AKT: And that it always takes an outsider to not be intimidated?
TMC: I think it certainly helps. Not to say change can't come from within. I think maybe in some ways it's more difficult. But I think, when you have an outsider, you have someone with an objective eye, someone who maybe doesn't fall prey to some of the other trappings of a tight-knit community. In this particular case, I think, that's what motivated Marty Baron.
AKT: You have been working with the unrivaled master of the khaki pants, Wendy Chuck.
Wendy Chuck's choices transcend the movies while being an integral part, something only the best achieve.
TMC: The khaki pants have gotten a lot of attention. What makes it most exciting is that Wendy Chuck is getting a lot of attention and she should.

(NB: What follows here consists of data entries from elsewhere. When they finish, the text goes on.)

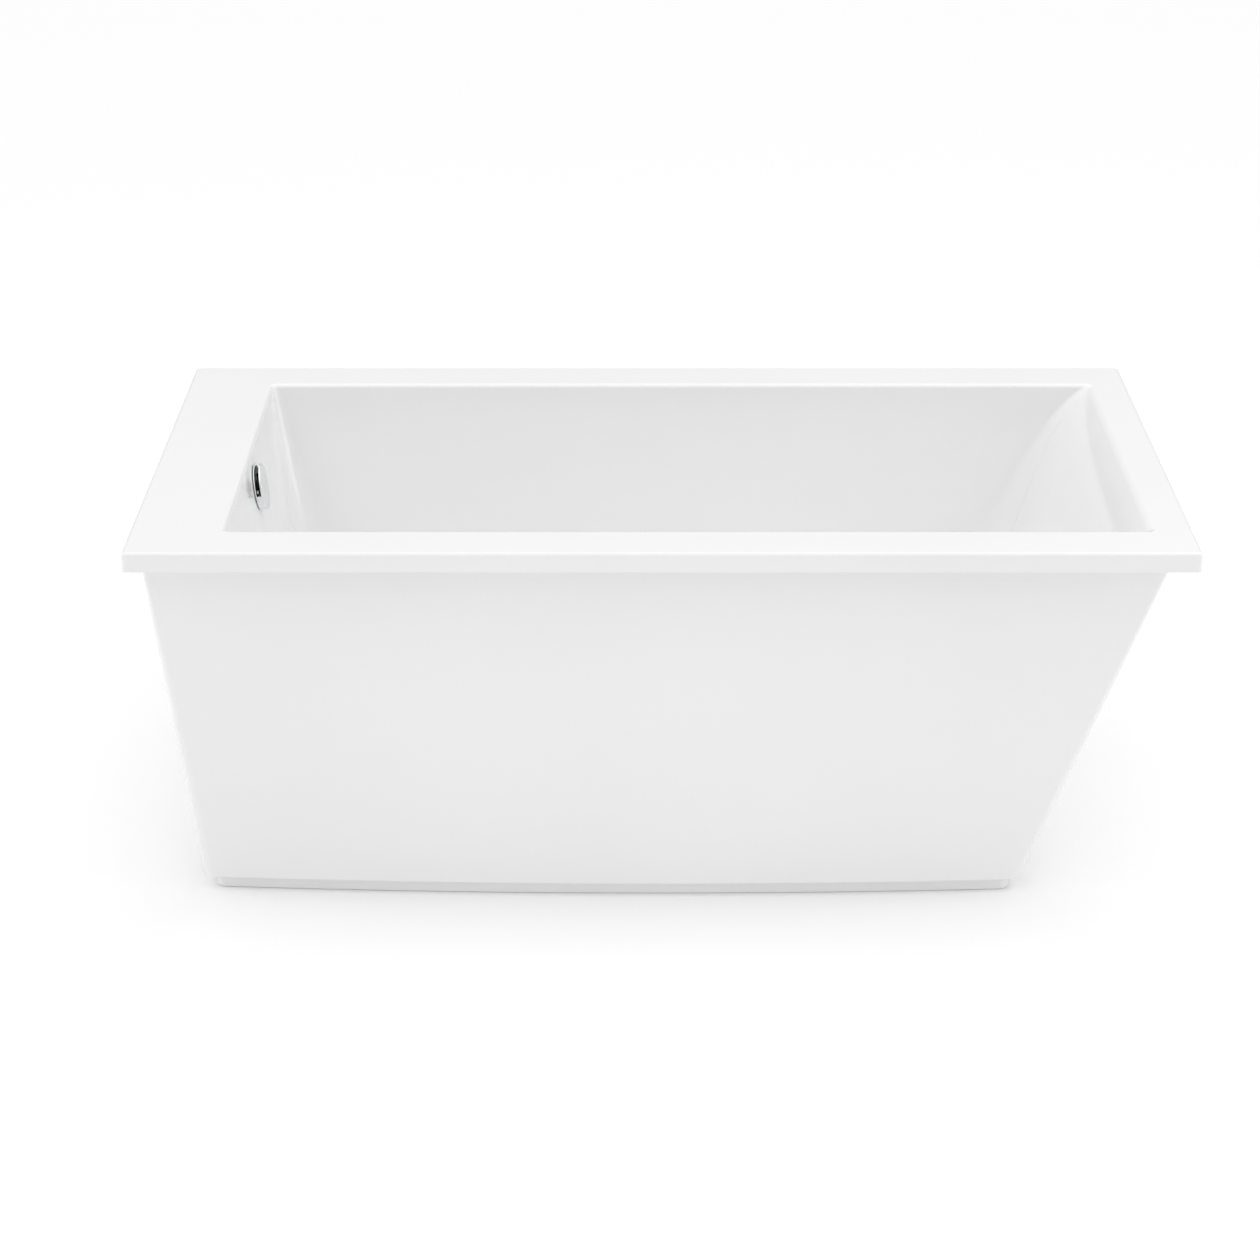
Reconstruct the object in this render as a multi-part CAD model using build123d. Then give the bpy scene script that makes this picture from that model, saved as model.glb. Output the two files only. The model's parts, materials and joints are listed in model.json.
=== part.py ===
from build123d import *
import math
import os

# A freestanding rectangular bathtub with a tapered skirt. Millimetres. The origin is on the floor under the
# middle of the deck: +X runs to the backrest end, +Y to the back and +Z up.

# Deck and lip
DECK_LENGTH = 1676.0
DECK_WIDTH = 914.0
TUB_HEIGHT = 622.0
LIP_HEIGHT = 32.0
DECK_CORNER = 6.5
DECK_EDGE = 6.0
SHELL_WALL = 6.0

# Basin: its mouth is set back from the deck's edges, and its walls are functions of the depth below the deck
LEFT_DECK = 150.0
RIGHT_DECK = 64.0
SIDE_DECK = 97.0
BASIN_DEPTH = 488.0
LEFT_DRAFT = 8.0  # degrees from vertical
SIDE_DRAFT = 12.0
BACKREST_LEAN = 0.38  # sideways run of the backrest per unit of depth, below its rolled top
ROLL_RUN = 44.0  # how far the rolled top of the backrest reaches in
ROLL_DEPTH = 46.0
MOUTH_EDGE = 6.0
MOUTH_CORNER = 10.0
FLOOR_CORNER = 96.0
MOUTH_BOW = 0.3
SIDE_BOW = 30.0  # how far the side walls bow out at mid-length, at floor level
BASIN_FLOOR_RADIUS = 80.0
FLOOR_FALL = 0.01  # rise of the floor per unit of length away from the drain

# Skirt: straight-sided under the lip, bowed and shorter at the bottom
APRON_WALL = 5.0
APRON_BOTTOM = 25.0
APRON_TOP_LEFT_INSET = 24.0
APRON_TOP_RIGHT_INSET = 40.0
APRON_TOP_SIDE_INSET = 35.0
APRON_TOP_CORNER = 7.0
APRON_BOTTOM_LEFT_INSET = 87.6
APRON_BOTTOM_RIGHT_INSET = 245.0
APRON_BOTTOM_SIDE_INSET = 39.5
APRON_BOTTOM_CORNER = 26.0
APRON_TOP_BOW_RADIUS = 1e6  # straight to the eye
APRON_BOW_RADIUS = 10900.0
APRON_RETURN = 36.0
LIP_GAP = 0.5

# Plinth
PLINTH_SIDE_SETBACK = 14.5
PLINTH_END_SETBACK = 18.0
PLINTH_WALL = 5.0
PLINTH_RETURN = 30.0
PLINTH_FLOOR_GAP = 1.5

# Rim stiffeners and the bond bead under them
STIFFENER_THICK = 15.0
STIFFENER_GAP = 2.0
BEAD_WIDTH = 12.0
BEAD_INSET = 10.0

# Floor board and bearers
BOARD_THICK = 15.0
BOARD_SIDE_GAP = 11.0  # from the edges of the basin's flat floor
BOARD_DRAIN_GAP = 62.0
BOARD_END_GAP = 30.0
BEARER_WIDTH = 40.0

# Base frame
TUBE_SIZE = 30.0
TUBE_WALL = 2.0
RAIL_SIDE_GAP = 137.5  # from the skirt's bottom edge at mid-length to a long rail's middle
RAIL_END_GAP = 45.0  # from the plinth's inner face
CROSS_DRAIN_GAP = 120.0
CROSS_END_GAP = 44.0
CAP_FLANGE = 3.0
CAP_PLUG = 12.0

# Levelling feet
FOOT_END_DISTANCE = 40.0
PAD_RADIUS = 25.0
PAD_HEIGHT = 10.0
PAD_BEVEL = 3.0
STEM_RADIUS = 6.0
STEM_STEP = 2.0  # the spigot and the flats are this much smaller and larger than the stem
SPIGOT_DEPTH = 6.0
NUT_FLAT_WALL = 3.5
NUT_HEIGHT = 8.0
NUT_ACCESS = 12.0  # room for a spanner between the pad and the locknut
FOOT_TRAVEL = 12.0
STEM_SPARE = 8.0
RUNNING_CLEARANCE = 0.05
MOVING_GAP = 0.3

# Skirt brackets
BRACKET_WIDTH = 40.0
BRACKET_THICK = 3.0
BRACKET_LEG = 26.0
BRACKET_MARGIN = 4.0
BRACKET_RAIL_ENDS = 180.0  # from each end of a long rail to the nearest bracket
BRACKET_SCREW_INSET = 23.0  # from the plinth's outer face at mid-length
SCREW_RADIUS = 2.5
SCREW_HEAD_RADIUS = 5.0
SCREW_HEAD_HEIGHT = 2.5
SCREW_CLEARANCE = 0.1

# Overflow, set square to the left wall
OVERFLOW_DEPTH = 61.0
OVERFLOW_HOLE_RADIUS = 24.0
OVERFLOW_SCREW_HEAD_RADIUS = 4.0
OVERFLOW_WASHER_THICK = 1.4
OVERFLOW_WASHER_INSET = 2.5  # inside the cover's edge
RETAINER_GAP = 1.8  # inside the cover's rim
RETAINER_THICK = 2.6
RETAINER_BAR = 9.0
RETAINER_HUB_RADIUS = 7.0
COVER_RADIUS = 39.0
COVER_WALL = 2.2
COVER_BACK_RING = 1.8
COVER_FACE = 3.0
COVER_HEIGHT = 12.5
COVER_SLOT_HALF_ANGLE = 96.0
COVER_EDGE = 1.4
SET_SCREW_RADIUS = 2.0
SET_SCREW_KEY_RADIUS = 1.1
SET_SCREW_RECESS = 0.5
GASKET_THICK = 4.0
GASKET_INSET = 1.0  # inside the retainer's edge
GASKET_CLEARANCE = 0.05  # from the wall
ELBOW_FLANGE_THICK = 6.0

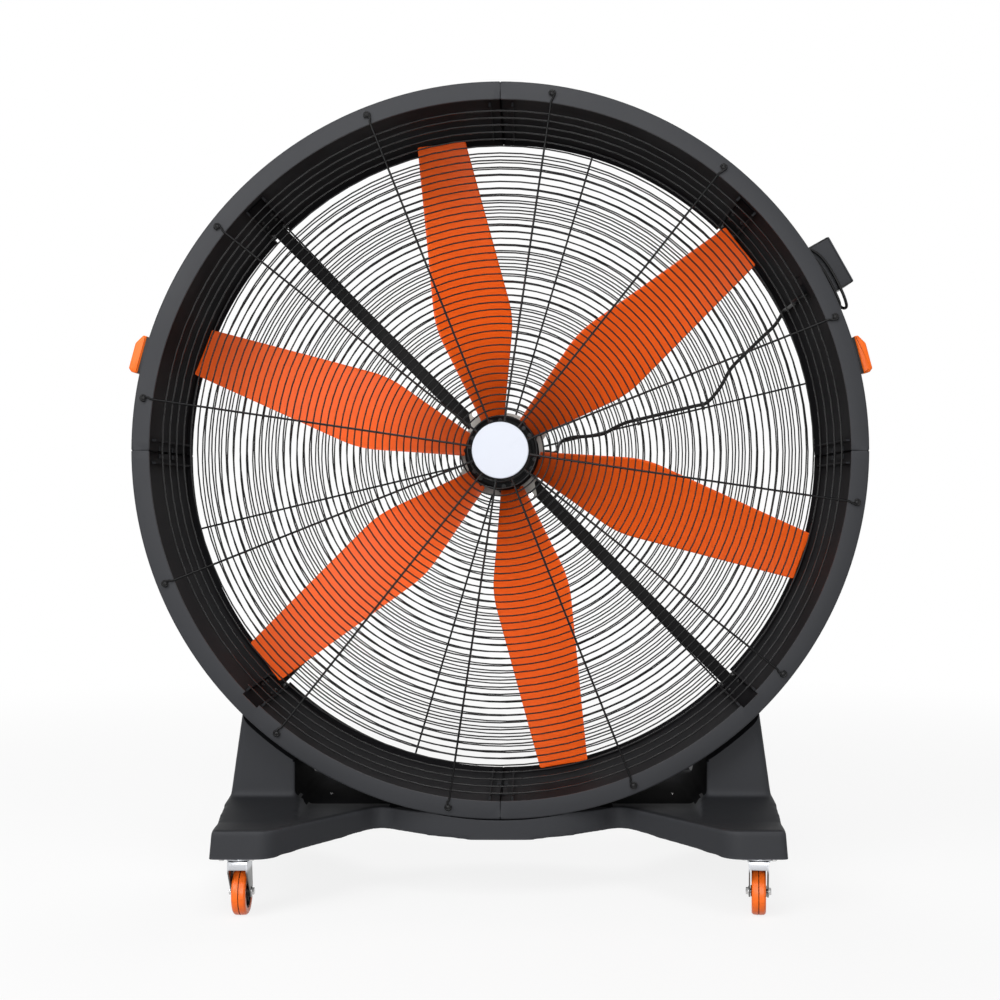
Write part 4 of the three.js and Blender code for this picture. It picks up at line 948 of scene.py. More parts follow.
@dataclass
class Drum:
    """Four moulded quarters, bolted at their seams, with ribs and a channel inside each."""

    shop: Workshop
    wall: float = BARREL_OUTER - BARREL_INNER
    rim_skin: float = 5.0
    rim_round: float = 5.0
    rim_slope: float = 4.0
    edge_round: float = 2.0
    gap: float = 1.0
    steps: int = 60
    rib_setback: float = 85.0
    rib_thickness: float = 5.0
    seam_rib_shift: float = 26.0
    seam_rib_height: float = 10.0
    flange_height: float = 15.0
    channel_shift: float = 25.0
    channel_height: float = 12.0
    channel_width: float = 45.0
    lip_cut: float = 8.0
    window_size: tuple[float, float] = (60.0, 70.0)
    flange_bolts: tuple[float, ...] = (-172.0, -62.0, 58.0, 168.0)

    def profile(self) -> list[tuple[float, float]]:
        """Section of the wall with both rims, as (radius, y) points."""
        skin = self.rim_skin
        front = [
            (BARREL_INNER, -HALF_DEPTH + skin, 3.0), (RIM_INNER, -HALF_DEPTH + skin, 1.2),
            (RIM_INNER, -HALF_DEPTH, 3.5), (RIM_OUTER, -HALF_DEPTH + self.rim_slope, self.rim_round),
            (RIM_OUTER, -HALF_DEPTH + RIM_DEPTH, 1.5),
            (RIM_OUTER - skin, -HALF_DEPTH + RIM_DEPTH, 1.5),
            (RIM_OUTER - skin, -HALF_DEPTH + skin, 1.5), (BARREL_OUTER, -HALF_DEPTH + skin, 3.0),
        ]
        rear = [(radius, -y, own) for radius, y, own in reversed(front)]
        return rounded([*front, *rear], 1.5, 3)

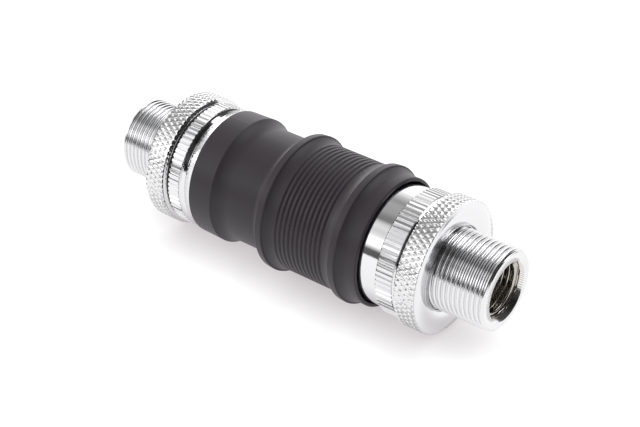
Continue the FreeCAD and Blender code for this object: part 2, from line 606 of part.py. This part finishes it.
def valve_pieces():
    """Poppet, seal, spring and guide of each half, held open against each other."""
    socket_cone = SOCKET_THROAT_LENGTH - SOCKET_FACE_X - SOCKET_THROAT_RADIUS + VALVE_CLOSED_GAP + VALVE_OPENING
    plug_cone = PLUG_NOSE_X + PLUG_THROAT_LENGTH - PLUG_THROAT_RADIUS + VALVE_CLOSED_GAP + VALVE_OPENING
    socket_back = poppet_stations(-1, socket_cone, SOCKET_HEAD_RADIUS, SOCKET_HEAD_LENGTH)[2]
    plug_back = poppet_stations(1, plug_cone, PLUG_HEAD_RADIUS, PLUG_HEAD_LENGTH)[2]
    return {
        "socket_poppet": poppet(
            -1, socket_cone, SOCKET_HEAD_RADIUS, SOCKET_HEAD_LENGTH, SOCKET_GUIDE_X - STEM_OVERRUN),
        "socket_poppet_seal": valve_seal(-1, socket_cone, SOCKET_HEAD_RADIUS),
        "socket_valve_spring": spring(
            SOCKET_GUIDE_END_X, socket_back - VALVE_SPRING_PLAY, VALVE_SPRING_RADIUS, VALVE_SPRING_WIRE_RADIUS,
            SOCKET_VALVE_HALF_TURNS),
        "socket_valve_guide": valve_guide(SOCKET_GUIDE_X),
        "plug_poppet": poppet(1, plug_cone, PLUG_HEAD_RADIUS, PLUG_HEAD_LENGTH, PLUG_SPIGOT_X + STEM_OVERRUN),
        "plug_poppet_seal": valve_seal(1, plug_cone, PLUG_HEAD_RADIUS),
        "plug_valve_spring": spring(
            plug_back + VALVE_SPRING_PLAY, PLUG_GUIDE_X, VALVE_SPRING_RADIUS, VALVE_SPRING_WIRE_RADIUS,
            PLUG_VALVE_HALF_TURNS),
        "plug_valve_guide": valve_guide(PLUG_GUIDE_X)}


def plug_pieces():
    """Pieces of the plug half and the hardware on its tail."""
    return {
        "plug_body": plug_body(),
        "plug_tail": plug_tail(),
        "plug_tail_seal": tube(
            PLUG_TAIL_SEAL_X, PLUG_TAIL_SEAL_X + TAIL_SEAL_WIDTH, TAIL_SEAL_RADIUS, SPIGOT_BORE_RADIUS),
        "plug_panel_seal": tube(PLUG_FACE_X, PLUG_NUT_X, NUT_BORE_RADIUS, TAIL_NECK_RADIUS),
        "plug_lock_nut": lock_nut(PLUG_NUT_X)}


os.makedirs("parts", exist_ok=True)
for pieces in (socket_pieces(), sleeve_pieces(), valve_pieces(), plug_pieces()):
    for name, shape in pieces.items():
        shape.exportStep(f"parts/{name}.step")
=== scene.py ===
"""The quick coupling's looks: threads, knurls, finishes, floor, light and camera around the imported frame."""
import json
import math

import bmesh
import bpy
from mathutils import Matrix, Vector


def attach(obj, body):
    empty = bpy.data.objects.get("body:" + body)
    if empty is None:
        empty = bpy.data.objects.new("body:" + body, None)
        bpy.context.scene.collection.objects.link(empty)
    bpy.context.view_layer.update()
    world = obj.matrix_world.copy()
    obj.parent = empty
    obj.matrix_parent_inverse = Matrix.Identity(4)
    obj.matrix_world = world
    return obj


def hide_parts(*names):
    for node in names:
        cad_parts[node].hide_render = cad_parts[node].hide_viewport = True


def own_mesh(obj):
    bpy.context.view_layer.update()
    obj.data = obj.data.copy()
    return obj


MM = 0.001

# Sizes that repeat the source's, in millimetres
PLUG_END_X = 98.7
THREAD_RADIUS = 9.15
PORT_MAJOR_RADIUS = 6.58
PORT_BORE_RADIUS = 5.72
PORT_DEPTH = 13.0
PORT_MOUTH_DEPTH = 1.0
KNURL_FOOT_RADIUS = 13.75
SOCKET_FLANGE_X = 18.55
TAIL_NECK_RADIUS = 12.4
PLUG_FACE_X = 80.15
FLOOR_Z = -15.83
NUT_RADIUS = 15.0
NUT_LENGTH = 5.6
SOCKET_NUT_X = 12.5
PLUG_NUT_X = 80.6
DIAMOND_COUNT = 70
DIAMOND_COLUMNS = 4

# Groove behind the socket's flange, as shallow as it looks, in millimetres
NECK_SHOWN_RADIUS = 13.5

# Threads, in millimetres and in shares of the pitch or of the height
PANEL_PITCH = 1.15
PANEL_ROOT_RADIUS = 8.5
PANEL_LEAD = 0.45
PANEL_GROOVE = 0.85
PORT_PITCH = 1.337
PORT_LEAD = 0.86
PORT_GROOVE = 1.0
RUN_OUT = 0.6
CREST_SHARE = 0.3
GROOVE_SHARE = 0.1
CREST_SOFTNESS = 0.5
SEAM_SHARE = 0.03
TURN_STEPS = 120
PITCH_STEPS = 10

# Diamond knurl: the band that is taken out of a nut, and the diamonds that take its place, in millimetres
BAND_MARGIN = 0.392
BAND_FOOT_RADIUS = 14.5
BAND_INNER_RADIUS = 14.56
DIAMOND_DEPTH = 0.36
DIAMOND_LAND = 0.5

# Meshes: slack in millimetres, weld and least span in metres
SLACK = 0.004
WELD = 1e-7
LEAST_SPAN = 1e-9
STATION_DIGITS = 2
SHARP_ANGLE = math.radians(30)

# Camera, in metres and pixels, from the photograph's fitted view
CAMERA_PLACE = (0.1334 + PLUG_END_X * MM, -0.2352, 0.2015)
CAMERA_RIGHT = (0.7917, 0.6109, 0.0)
CAMERA_UP = (-0.3439, 0.4457, 0.8265)
CAMERA_BACK = (0.5049, -0.6543, 0.5630)
FOCAL_PIXELS = 1643
PICTURE_WIDTH = 640
SENSOR_MM = 36.0
NEAREST_SEEN = 0.01

# Plating
PLATING = (0.76, 0.76, 0.77)
# Painted shade down the ports: the plating's colour inside the bores is darkened to stand for their shade
PORT_PAINTED_SHADE = (0.5, 0.47, 0.43)
POLISHED = 0.09
KNURL_DULLNESS = 0.08
THREAD_DULLNESS = 0.08
END_FACE = 0.9
STREAK_STRETCH = 0.05
STREAK_SCALE = 1800
STREAK_DETAIL = 2
STREAK_DEPTH = 0.06

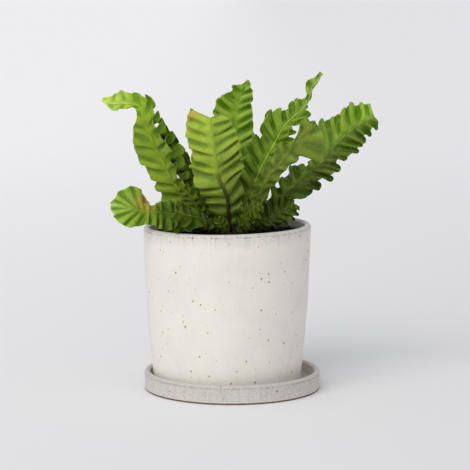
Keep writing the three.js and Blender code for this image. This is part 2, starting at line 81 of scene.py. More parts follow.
# Specks in the glaze and the fine freckles between them: how many there are in a metre, a freckle's share of
# a speck's radius, and how far their runs reach
SPECKS_PER_METRE, FRECKLES_PER_METRE = 160.0, 250.0
FRECKLE_SHARE = 0.45
SPECK_RUN, FRECKLE_RUN = 0.004, 0.0015

# How far below the rim the glaze parts, and the radius inside which the pot's inner wall is darkened with
# painted shade
PARTING_DEPTH = 0.0016
PAINTED_SHADE_RADIUS = 0.0665

# Soil and crown heights, the gap between soil and pot, and how rough the soil's top is
SOIL_TOP = 0.132
SOIL_EDGE_DROP = 0.0025
SOIL_BOTTOM = 0.01275
SOIL_GAP = 0.00045
SOIL_ROUGHNESS = 0.0011
CROWN_BOTTOM = 0.119
CROWN_TOP = 0.1345

# A crumb of soil has this many faces, and of every four lots of so many the first is bark
CRUMB_FACES = 20
BARK_EVERY = 4

# Room that the crown's scales leave round each stalk, and their width and thickness
STALK_ROOM = 0.0021
SCALE_WIDTH = 0.0017
SCALE_THICKNESS = 0.00012

# Shares from rib to margin of a blade's lines of points, closest at the rib and at the margin
COLUMNS = [0, 0.012, 0.03, 0.055, 0.09, 0.14, 0.2, 0.27, 0.35, 0.44, 0.54, 0.64, 0.74, 0.83, 0.91, 0.965]
COLUMNS += [0.99, 1]
ROWS_PER_PLEAT = 16
STALK_ROWS = 12
STALK_RADIUS = 0.0017

# The rib: its depth and the share of it that is lost towards the tip, half its width and what that loses, the
# blade's length beside it from which it is full, and the channel over it
RIB_DEPTH = 0.0015
RIB_TAPER = 0.7
RIB_HALF_WIDTH = 0.0013
RIB_NARROWING = 0.0006
FULL_RIB_LENGTH = 0.006
CHANNEL_DEPTH = 0.0002

# Pleats: how unevenly they are spaced, how much longer their crests are, how much their depth varies, the
# power by which it grows towards the margin, the length from which it is full, the depth from which curls and
# lobes are full, and the share of a blade over which a side turns flat
UNEVENNESS = 0.22
LOBING = 0.02
DEPTH_VARIATION = 0.28
DEPTH_POWER = 0.8
FULL_PLEAT_LENGTH = 0.009
FULL_PLEAT_DEPTH = 0.0035
FLATTENING = 0.15

# Leans over this angle count for more, so that the last pleats of a cup close round its middle
STEEP_LEAN = 80
STEEP_GAIN = 1.333

# Curve by which the brown of the stalk fades along the rib, and the painted shade that darkens the valleys
# between the folds
BROWN_FADE = 0.3
PAINTED_VALLEY_SHADE = (0.44, 0.58, 0.4)

# The camera, and the soft light from the upper left
CAMERA_PLACE = (0.00232, -1.7156, 0.35524)
CAMERA_DOWNWARD = 0.1308
CAMERA_LENS = 158.27
LIGHT_FROM = (-0.5, -0.9, 0.75)
LIGHT_SPREAD = 50
LIGHT_COLOUR = (1.0, 0.98, 0.95)
FLOOR_RADIUS = 60.0

# What a frond and a side of it have when the table gives nothing else
USUAL = dict(slot="frond", bare=0.12, gather=0.1, tint=[1, 1], marks=[], dark=0.3, rib=0, crumple=1.6)
USUAL_SIDE = dict(lean=[20, 28, 40], rise=[5, 20], crest=0.1, curl=0.1, frill=0.2, lobe=0)
USUAL_SIDE |= dict(flat_from=1, light=1)


def frond_values(name, both=None, right=None, left=None, **own):
    """All values of one frond, with its lengths turned from millimetres into metres."""
    frond = {"name": name, **USUAL, **own}
    for key in ("midrib", "rib", "crumple"):
        frond[key] = np.array(frond[key]) / 1000
    for side, given in (("right", right), ("left", left)):
        values = {**USUAL_SIDE, **(both or {}), **(given or {})}
        for key in ("long", "deep"):
            values[key] = np.array(values[key]) / 1000
        frond[side] = values
    return frond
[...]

Tom McCarthy with Win Win and The Station Agent star Bobby Cannavale Photo: Anne-Katrin Titze
AKT: I was featuring her four years ago.
TMC: That's why I hired her. I was a fan of hers from Alexander Payne's movies. I had dinner with Alexander Payne last night and we were both chatting about just how immensely talented she is. She is so good, that it's easy to overlook her work. It's like a great actor - they make it look so easy, it's easy to overlook just what tremendous craftspeople they are. Almost every reporter remarks on how accurately she got their wardrobe and that says something.
AKT: That's why you don't need any flashbacks. We know something about them. We know that woman played by Rachel McAdams.
TMC: Terrific, right?
AKT: Yes. We know something of her state of mind by the clothes she chooses.
TMC: Yes, Yes. You understand that it's their uniform. It's their approach. It speaks volumes not only to the time and the period and the culture, but also the profession and the motivation of these reporters and how they dress and the worlds they have to straddle. She's an artist [Wendy Chuck] and I hope she gets the attention she deserves.
AKT: I hope so too. Thank you.
TMC: Thank you so much. Great to chat.
Spotlight is in theatres in the US and will open in the UK on January 29, 2016.